Monday, December 08, 2008

PLAs Please

Today we have my two most dreaded words – freezing rain. So I’m staying home, waiting for the temperature to rise and the slick roads and sidewalks to disappear. It’s the last week of classes here. Reading “Day” is Thursday, then final exams. I think everyone is ready for the semester to end. It seems interminable. We need some refreshment, a diversion from the grind, a way to kindle energy anew. In anticipation of that, I’m going to offer some suggestions via a little Proust-like exercise – remembrance of things past. And I’m going to do that via this operative question. What is it that school did for me that I couldn’t have done on my own?

I was a large kid. Early on, till I was about 9 or 10, maybe even a little older, my big issue was (not so) fine motor skills. Hands and eyes didn’t coordinate. In the private nursery school I attended (I really don’t know the difference between that and kindergarten, since I didn’t go to the latter, starting public school in the first grade) they coached me quite a bit on functions other kids could just take for granted. I made progress, but it was slow. I got something of a different sort of that a few years later. You wouldn’t normally think of reading as a fine motor activity, but apparently I read the way most people watch a ping pong match. My head would move to follow the text across the line, then back again, a hard return sans keyboard. I have a recollection of somebody with their hands on my head holding it in fixed position as I read aloud, literally forcing me to have my eyes do the work instead of my head.

Perhaps five years later when I was in summer camp, I played “flinch,” not the card game but rather a game where one person has their hands behind their back and the other with their hands straight ahead, palms and fingers touching, almost as if praying. The person with the hands hidden would try to slap the other person’s hands. If the slap was a hit or if it was a “fake” and the other person flinched, the person with the hidden hands could go again (and with a flinch there was a free slap). If it was a miss or the fake went too far so the faker’s hands were exposed, the roles reversed. We all played that game growing up, but in camp that year I played with a counselor who was a football lineman who could bench press over 300 pounds, and he slapped hard and fast. He was trying to toughen me up a bit. I did get much better at it, although my hands remained raw much of the time. Put in the right incentive and there is rapid learning, at least of that sort.

The other part of school that I recall being coercive was fifth grade arithmetic with Mrs. Stone. We did drill on multiplication, five minutes per day, rapid fire on the times table up through 12 times 12. I didn’t like it. But I didn’t have a choice. Eventually I got it. Now I think it is indispensable.

Reading was different. Pretty early on, perhaps fourth grade, we had SRA. This history by Don Parker is a fascinating read, if a little melodramatic. We also had individualized reading. (Those who preach a learner centric approach likely will be intrigued at how early this piece is and yet that its critique is not about “teacher centric” so much as it is about “grouping,” where all students read the same book.) And now I must confess that my memory fails, or that I’m not able in looking backward to attribute cause to school or elsewhere or in some combination.

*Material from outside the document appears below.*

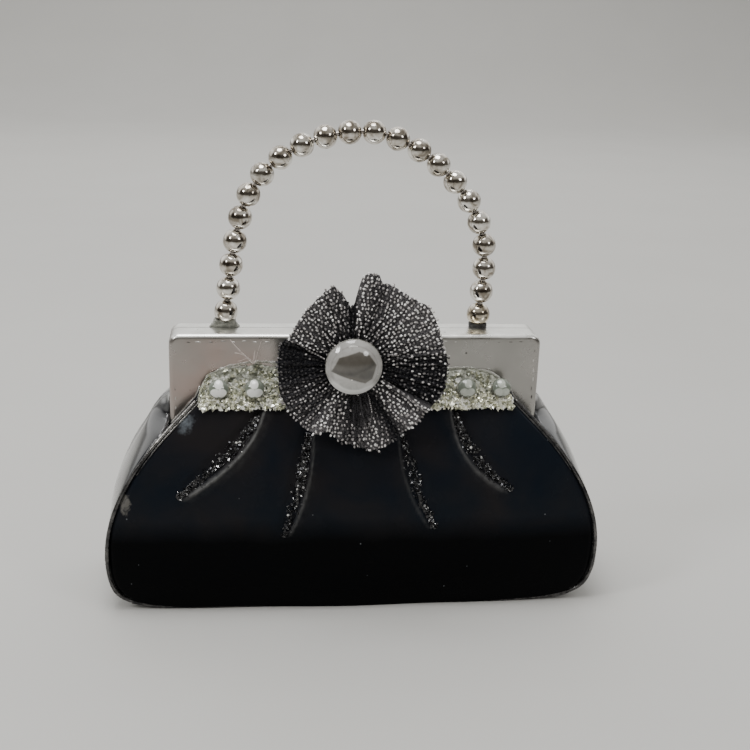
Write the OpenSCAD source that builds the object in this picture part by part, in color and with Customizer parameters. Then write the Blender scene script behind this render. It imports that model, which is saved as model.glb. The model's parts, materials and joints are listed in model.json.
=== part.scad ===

Elsewhere in this case was the public library, but also books that were at home. I recall a series that I believe Random House produced. The books were numbered, each around 150 pages, dealing with a character or event in American History – Kit Carson, The Transcontinental Railroad, Fulton’s Folly, Appomattox, etc. I’d read at least one of these a week, sometimes one in an evening. And there were biographies by Clara Ingram Judson from the school Library. This was an enormous education. I soaked it in. Once the momentum started it self-sustained. I’m really not sure of the spark. What does it matter?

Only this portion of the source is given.